> _Description of the task_: Restate, exactly and only, the lines from the first through the line containing "from math import cos, radians, sin".

> _Supplied material_:

- - -

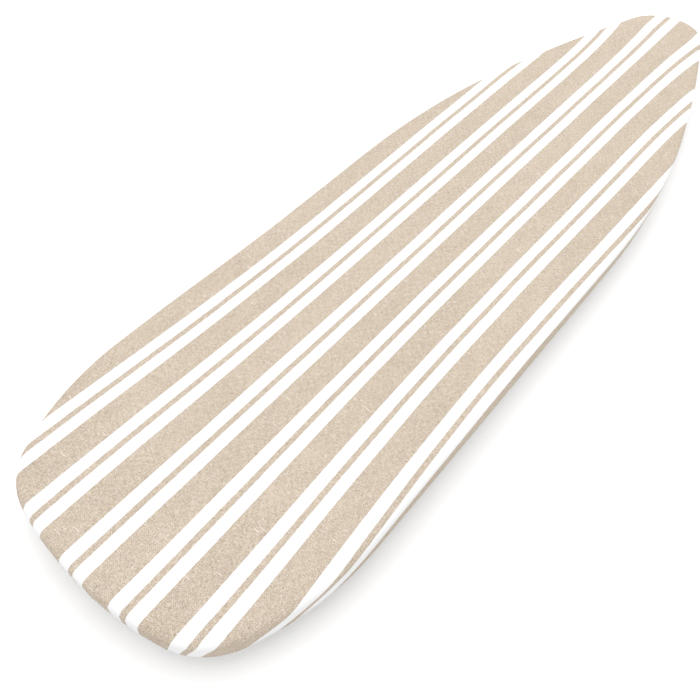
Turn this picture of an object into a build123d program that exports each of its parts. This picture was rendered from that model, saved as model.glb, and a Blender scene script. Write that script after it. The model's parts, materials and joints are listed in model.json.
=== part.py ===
"""Full-size folding ironing board: a padded and covered steel top on scissor legs, folded flat for storage.

Frame: +X to the narrow nose, +Y to the left edge, +Z up. The soles of the four feet lie on Z = 0, and the
origin is below the middle of the covered top. All sizes are in millimetres.
"""

import os
from math import cos, radians, sin

from build123d import *

os.makedirs("parts", exist_ok=True)

# Plan outline of the steel top: tangent arcs from the tail's middle round to the nose, as (radius, turn)
TAIL_END = (435.0, 13.0)
TAIL_CORNER = (85.0, 51.1)
HAUNCH = (337.0, 25.4)
SIDE_LENGTH = 493.0
SHOULDER = (1355.0, 14.0)
TAPER = (2895.0, 6.3)

# Heights of the layers of the top, folded on the floor
STEEL = 1.2  # wall of every formed steel strip
SHEET_Z = 49.0  # underside of the vented sheet
SHEET_THICKNESS = 1.0
PAD_THICKNESS = 6.0
COVER_THICKNESS = 1.8
COVER_GROW = 2.0  # how far the cover stands out from the steel all round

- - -

> _Output for this task_:
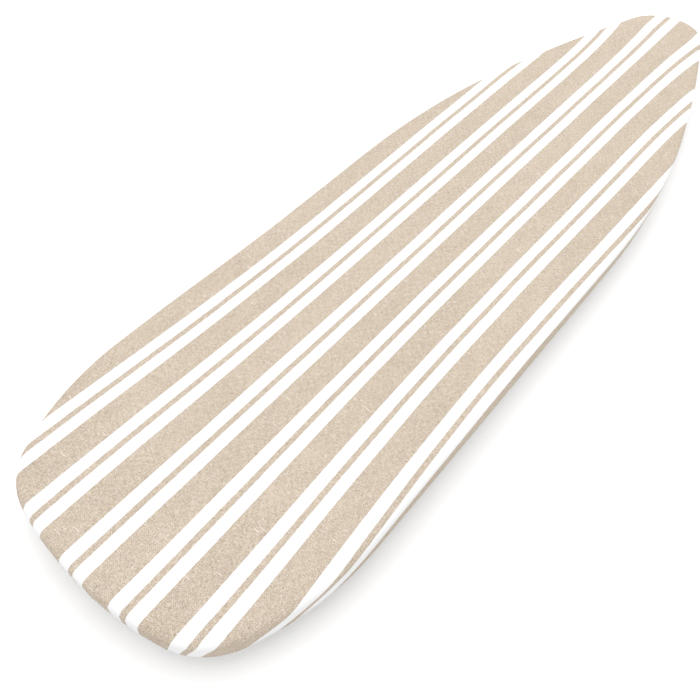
Turn this picture of an object into a build123d program that exports each of its parts. This picture was rendered from that model, saved as model.glb, and a Blender scene script. Write that script after it. The model's parts, materials and joints are listed in model.json.
=== part.py ===
"""Full-size folding ironing board: a padded and covered steel top on scissor legs, folded flat for storage.

Frame: +X to the narrow nose, +Y to the left edge, +Z up. The soles of the four feet lie on Z = 0, and the
origin is below the middle of the covered top. All sizes are in millimetres.
"""

import os
from math import cos, radians, sin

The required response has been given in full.